What the automatic documentation extracts

Code element What it generates in the doc
summary= in the decorator Bold title under the badge + path
Function docstring Full description section (supports Markdown)
Query(description=...) "Description" column in the parameters table
ge=, le= in Query Reflected in the type (integer, range)
Return type (-> MySchema) "Response" column with the model name
tags= in the router Groups the endpoint in its own doc page

Register the router

In the main routes file, include the new router:

from <package>.endpoints import my_module

router.include_router(
    my_module.router,
    prefix="/my-resource",
    tags=["My Resource"],   # ← This value creates a new page in the doc
)

One tag = one page

Each unique value in tags= automatically generates a new page in the Reference section of the documentation site.
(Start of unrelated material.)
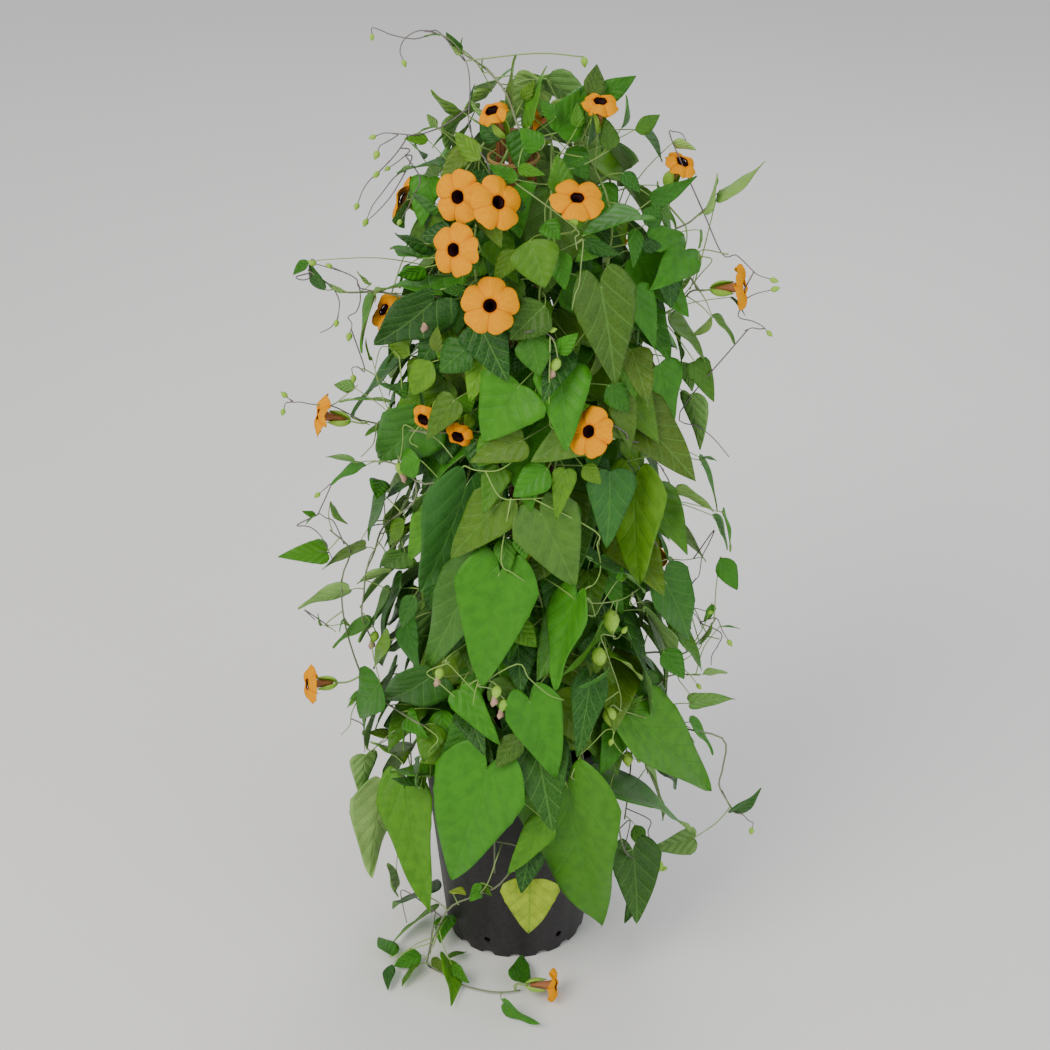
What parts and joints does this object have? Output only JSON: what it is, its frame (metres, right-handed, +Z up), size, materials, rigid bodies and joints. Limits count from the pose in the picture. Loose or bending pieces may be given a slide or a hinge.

There is no need to touch mkdocs.yml.


Docstring conventions

Allowed header levels

Inside the docstring, use ### (level 3) and below. Levels # and ## are reserved for the generator.

### Authentication:
### Parameters:
### Response:
### Use cases:
### Usage example:

Parameter list format

- **param_name**: Clear description of the parameter.

Verify the result

Run the local documentation server (check the repository README for the exact command) and navigate to Reference → Your Tag. The server has hot-reload: save the .py file and the doc updates in seconds.